**AIM**
Output the data below in full, byte for byte. Nothing may differ.

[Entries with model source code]
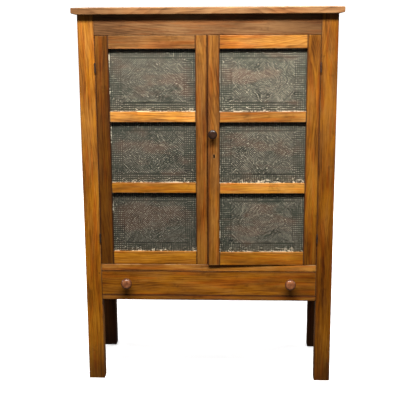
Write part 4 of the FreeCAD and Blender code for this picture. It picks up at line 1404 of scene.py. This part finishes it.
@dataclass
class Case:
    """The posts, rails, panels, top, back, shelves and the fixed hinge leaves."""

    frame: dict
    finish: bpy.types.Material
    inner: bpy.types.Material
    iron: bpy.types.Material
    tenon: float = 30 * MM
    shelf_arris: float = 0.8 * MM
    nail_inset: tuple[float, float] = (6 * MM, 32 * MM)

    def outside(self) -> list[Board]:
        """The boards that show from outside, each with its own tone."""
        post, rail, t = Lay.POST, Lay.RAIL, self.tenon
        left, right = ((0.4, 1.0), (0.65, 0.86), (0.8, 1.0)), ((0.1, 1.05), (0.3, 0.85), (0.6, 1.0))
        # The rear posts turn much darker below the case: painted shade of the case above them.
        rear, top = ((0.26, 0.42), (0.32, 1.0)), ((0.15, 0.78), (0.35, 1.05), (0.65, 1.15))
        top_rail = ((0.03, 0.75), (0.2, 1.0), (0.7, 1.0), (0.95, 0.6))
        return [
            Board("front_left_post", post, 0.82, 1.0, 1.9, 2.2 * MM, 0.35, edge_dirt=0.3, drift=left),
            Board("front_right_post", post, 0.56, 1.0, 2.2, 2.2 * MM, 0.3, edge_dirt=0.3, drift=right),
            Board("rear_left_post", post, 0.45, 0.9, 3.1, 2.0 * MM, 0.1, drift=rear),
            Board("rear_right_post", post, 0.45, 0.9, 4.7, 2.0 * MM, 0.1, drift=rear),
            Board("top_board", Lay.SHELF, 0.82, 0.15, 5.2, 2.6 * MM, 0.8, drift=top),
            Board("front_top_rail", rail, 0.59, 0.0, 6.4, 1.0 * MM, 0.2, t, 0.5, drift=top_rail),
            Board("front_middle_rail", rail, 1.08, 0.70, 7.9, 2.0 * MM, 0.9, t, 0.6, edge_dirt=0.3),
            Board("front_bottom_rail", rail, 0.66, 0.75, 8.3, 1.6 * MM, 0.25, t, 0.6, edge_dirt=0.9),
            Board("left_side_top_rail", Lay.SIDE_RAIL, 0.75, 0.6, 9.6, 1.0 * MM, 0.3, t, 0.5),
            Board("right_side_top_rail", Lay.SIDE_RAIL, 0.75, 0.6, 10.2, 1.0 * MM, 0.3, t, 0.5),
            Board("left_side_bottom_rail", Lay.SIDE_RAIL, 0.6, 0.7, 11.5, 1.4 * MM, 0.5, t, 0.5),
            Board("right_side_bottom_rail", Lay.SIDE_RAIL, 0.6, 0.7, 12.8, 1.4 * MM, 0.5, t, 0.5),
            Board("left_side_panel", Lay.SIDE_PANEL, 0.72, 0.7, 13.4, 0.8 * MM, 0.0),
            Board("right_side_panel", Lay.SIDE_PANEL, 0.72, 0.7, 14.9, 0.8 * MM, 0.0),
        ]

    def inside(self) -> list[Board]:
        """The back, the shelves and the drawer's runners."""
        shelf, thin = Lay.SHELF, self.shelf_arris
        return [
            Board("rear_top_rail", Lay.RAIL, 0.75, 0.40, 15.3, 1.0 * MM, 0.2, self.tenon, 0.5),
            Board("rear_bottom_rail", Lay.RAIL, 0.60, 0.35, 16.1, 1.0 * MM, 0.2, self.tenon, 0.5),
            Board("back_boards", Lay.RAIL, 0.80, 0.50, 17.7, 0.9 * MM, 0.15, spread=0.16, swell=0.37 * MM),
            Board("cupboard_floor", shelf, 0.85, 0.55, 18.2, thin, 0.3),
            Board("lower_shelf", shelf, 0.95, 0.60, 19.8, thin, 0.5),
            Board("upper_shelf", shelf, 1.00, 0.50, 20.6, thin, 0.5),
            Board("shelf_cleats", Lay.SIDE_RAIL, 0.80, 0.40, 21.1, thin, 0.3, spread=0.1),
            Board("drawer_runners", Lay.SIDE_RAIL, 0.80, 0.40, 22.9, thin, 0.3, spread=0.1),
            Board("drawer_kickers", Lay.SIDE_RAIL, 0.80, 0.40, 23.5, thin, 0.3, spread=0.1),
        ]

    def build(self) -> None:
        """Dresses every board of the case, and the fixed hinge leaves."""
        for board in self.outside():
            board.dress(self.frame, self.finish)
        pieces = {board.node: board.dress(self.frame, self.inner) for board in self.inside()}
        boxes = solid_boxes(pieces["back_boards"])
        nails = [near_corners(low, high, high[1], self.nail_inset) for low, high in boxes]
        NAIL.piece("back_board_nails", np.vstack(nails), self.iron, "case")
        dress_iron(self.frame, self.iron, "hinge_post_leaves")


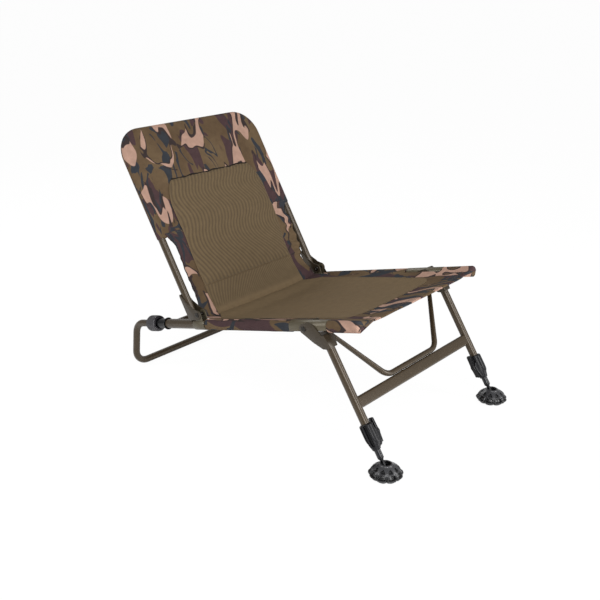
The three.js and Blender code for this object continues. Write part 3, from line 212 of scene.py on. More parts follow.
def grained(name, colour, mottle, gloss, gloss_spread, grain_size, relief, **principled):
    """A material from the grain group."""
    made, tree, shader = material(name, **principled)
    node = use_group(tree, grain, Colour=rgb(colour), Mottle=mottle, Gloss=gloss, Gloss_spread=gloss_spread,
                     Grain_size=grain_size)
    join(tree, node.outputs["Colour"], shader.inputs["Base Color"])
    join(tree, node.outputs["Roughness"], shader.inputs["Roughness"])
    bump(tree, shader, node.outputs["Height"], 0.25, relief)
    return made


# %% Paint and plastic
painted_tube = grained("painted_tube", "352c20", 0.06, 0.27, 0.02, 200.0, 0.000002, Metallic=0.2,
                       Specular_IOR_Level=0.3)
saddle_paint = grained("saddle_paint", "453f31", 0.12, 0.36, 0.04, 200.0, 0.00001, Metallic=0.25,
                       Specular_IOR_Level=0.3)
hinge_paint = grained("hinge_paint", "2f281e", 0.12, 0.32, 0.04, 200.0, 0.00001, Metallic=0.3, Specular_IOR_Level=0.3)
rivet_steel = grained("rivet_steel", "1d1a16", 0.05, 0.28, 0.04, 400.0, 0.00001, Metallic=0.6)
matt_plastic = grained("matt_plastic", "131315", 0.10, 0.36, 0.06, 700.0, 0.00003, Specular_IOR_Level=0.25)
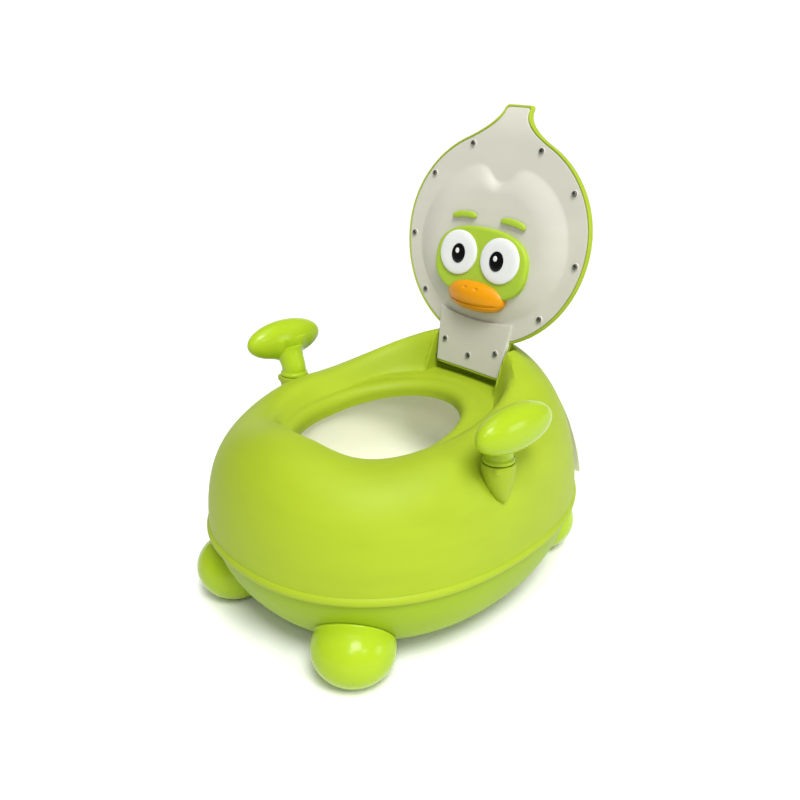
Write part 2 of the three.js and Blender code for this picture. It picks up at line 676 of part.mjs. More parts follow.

**CORRECT RESPONSE**
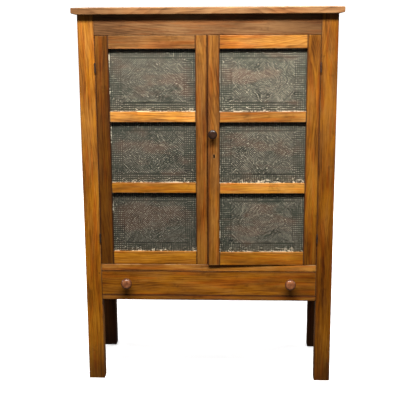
Write part 4 of the FreeCAD and Blender code for this picture. It picks up at line 1404 of scene.py. This part finishes it.
@dataclass
class Case:
    """The posts, rails, panels, top, back, shelves and the fixed hinge leaves."""

    frame: dict
    finish: bpy.types.Material
    inner: bpy.types.Material
    iron: bpy.types.Material
    tenon: float = 30 * MM
    shelf_arris: float = 0.8 * MM
    nail_inset: tuple[float, float] = (6 * MM, 32 * MM)

    def outside(self) -> list[Board]:
        """The boards that show from outside, each with its own tone."""
        post, rail, t = Lay.POST, Lay.RAIL, self.tenon
        left, right = ((0.4, 1.0), (0.65, 0.86), (0.8, 1.0)), ((0.1, 1.05), (0.3, 0.85), (0.6, 1.0))
        # The rear posts turn much darker below the case: painted shade of the case above them.
        rear, top = ((0.26, 0.42), (0.32, 1.0)), ((0.15, 0.78), (0.35, 1.05), (0.65, 1.15))
        top_rail = ((0.03, 0.75), (0.2, 1.0), (0.7, 1.0), (0.95, 0.6))
        return [
            Board("front_left_post", post, 0.82, 1.0, 1.9, 2.2 * MM, 0.35, edge_dirt=0.3, drift=left),
            Board("front_right_post", post, 0.56, 1.0, 2.2, 2.2 * MM, 0.3, edge_dirt=0.3, drift=right),
            Board("rear_left_post", post, 0.45, 0.9, 3.1, 2.0 * MM, 0.1, drift=rear),
            Board("rear_right_post", post, 0.45, 0.9, 4.7, 2.0 * MM, 0.1, drift=rear),
            Board("top_board", Lay.SHELF, 0.82, 0.15, 5.2, 2.6 * MM, 0.8, drift=top),
            Board("front_top_rail", rail, 0.59, 0.0, 6.4, 1.0 * MM, 0.2, t, 0.5, drift=top_rail),
            Board("front_middle_rail", rail, 1.08, 0.70, 7.9, 2.0 * MM, 0.9, t, 0.6, edge_dirt=0.3),
            Board("front_bottom_rail", rail, 0.66, 0.75, 8.3, 1.6 * MM, 0.25, t, 0.6, edge_dirt=0.9),
            Board("left_side_top_rail", Lay.SIDE_RAIL, 0.75, 0.6, 9.6, 1.0 * MM, 0.3, t, 0.5),
            Board("right_side_top_rail", Lay.SIDE_RAIL, 0.75, 0.6, 10.2, 1.0 * MM, 0.3, t, 0.5),
            Board("left_side_bottom_rail", Lay.SIDE_RAIL, 0.6, 0.7, 11.5, 1.4 * MM, 0.5, t, 0.5),
            Board("right_side_bottom_rail", Lay.SIDE_RAIL, 0.6, 0.7, 12.8, 1.4 * MM, 0.5, t, 0.5),
            Board("left_side_panel", Lay.SIDE_PANEL, 0.72, 0.7, 13.4, 0.8 * MM, 0.0),
            Board("right_side_panel", Lay.SIDE_PANEL, 0.72, 0.7, 14.9, 0.8 * MM, 0.0),
        ]

    def inside(self) -> list[Board]:
        """The back, the shelves and the drawer's runners."""
        shelf, thin = Lay.SHELF, self.shelf_arris
        return [
            Board("rear_top_rail", Lay.RAIL, 0.75, 0.40, 15.3, 1.0 * MM, 0.2, self.tenon, 0.5),
            Board("rear_bottom_rail", Lay.RAIL, 0.60, 0.35, 16.1, 1.0 * MM, 0.2, self.tenon, 0.5),
            Board("back_boards", Lay.RAIL, 0.80, 0.50, 17.7, 0.9 * MM, 0.15, spread=0.16, swell=0.37 * MM),
            Board("cupboard_floor", shelf, 0.85, 0.55, 18.2, thin, 0.3),
            Board("lower_shelf", shelf, 0.95, 0.60, 19.8, thin, 0.5),
            Board("upper_shelf", shelf, 1.00, 0.50, 20.6, thin, 0.5),
            Board("shelf_cleats", Lay.SIDE_RAIL, 0.80, 0.40, 21.1, thin, 0.3, spread=0.1),
            Board("drawer_runners", Lay.SIDE_RAIL, 0.80, 0.40, 22.9, thin, 0.3, spread=0.1),
            Board("drawer_kickers", Lay.SIDE_RAIL, 0.80, 0.40, 23.5, thin, 0.3, spread=0.1),
        ]

    def build(self) -> None:
        """Dresses every board of the case, and the fixed hinge leaves."""
        for board in self.outside():
            board.dress(self.frame, self.finish)
        pieces = {board.node: board.dress(self.frame, self.inner) for board in self.inside()}
        boxes = solid_boxes(pieces["back_boards"])
        nails = [near_corners(low, high, high[1], self.nail_inset) for low, high in boxes]
        NAIL.piece("back_board_nails", np.vstack(nails), self.iron, "case")
        dress_iron(self.frame, self.iron, "hinge_post_leaves")


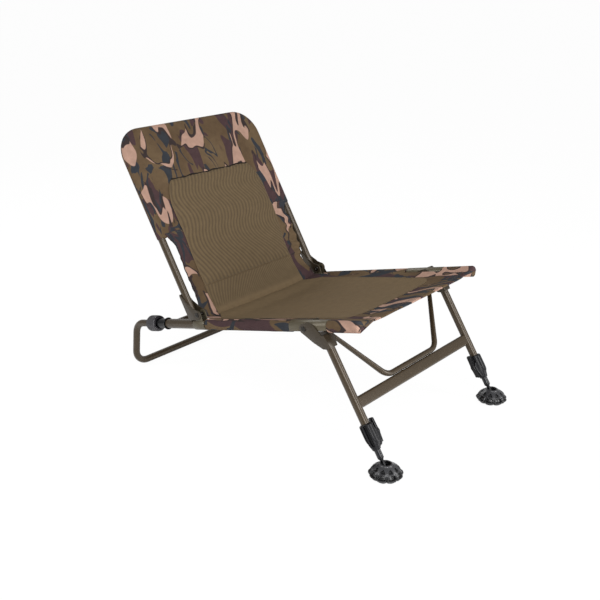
The three.js and Blender code for this object continues. Write part 3, from line 212 of scene.py on. More parts follow.
def grained(name, colour, mottle, gloss, gloss_spread, grain_size, relief, **principled):
    """A material from the grain group."""
    made, tree, shader = material(name, **principled)
    node = use_group(tree, grain, Colour=rgb(colour), Mottle=mottle, Gloss=gloss, Gloss_spread=gloss_spread,
                     Grain_size=grain_size)
    join(tree, node.outputs["Colour"], shader.inputs["Base Color"])
    join(tree, node.outputs["Roughness"], shader.inputs["Roughness"])
    bump(tree, shader, node.outputs["Height"], 0.25, relief)
    return made


# %% Paint and plastic
painted_tube = grained("painted_tube", "352c20", 0.06, 0.27, 0.02, 200.0, 0.000002, Metallic=0.2,
                       Specular_IOR_Level=0.3)
saddle_paint = grained("saddle_paint", "453f31", 0.12, 0.36, 0.04, 200.0, 0.00001, Metallic=0.25,
                       Specular_IOR_Level=0.3)
hinge_paint = grained("hinge_paint", "2f281e", 0.12, 0.32, 0.04, 200.0, 0.00001, Metallic=0.3, Specular_IOR_Level=0.3)
rivet_steel = grained("rivet_steel", "1d1a16", 0.05, 0.28, 0.04, 400.0, 0.00001, Metallic=0.6)
matt_plastic = grained("matt_plastic", "131315", 0.10, 0.36, 0.06, 700.0, 0.00003, Specular_IOR_Level=0.25)
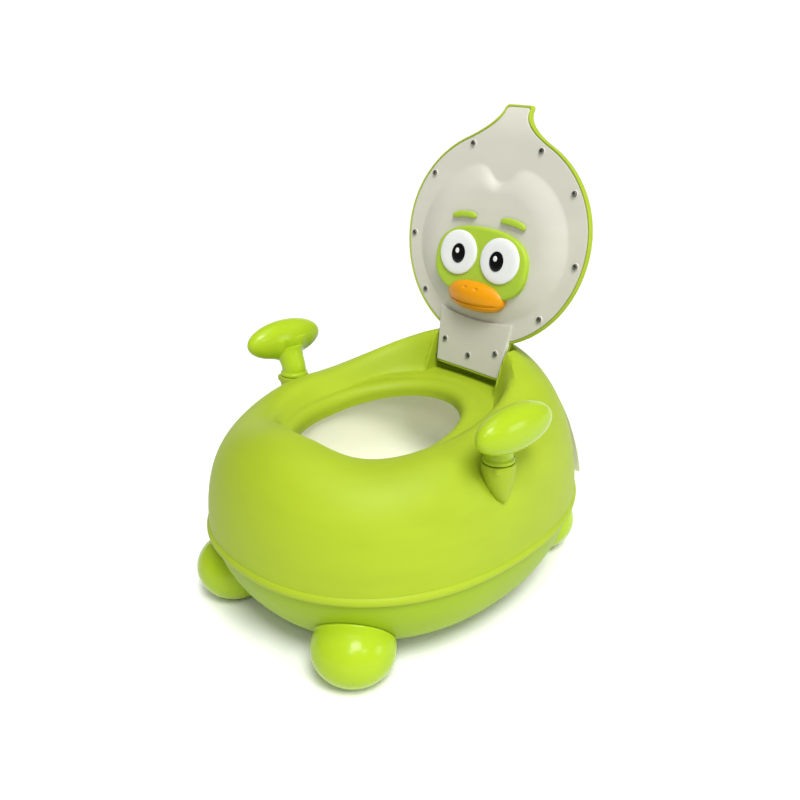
Write part 2 of the three.js and Blender code for this picture. It picks up at line 676 of part.mjs. More parts follow.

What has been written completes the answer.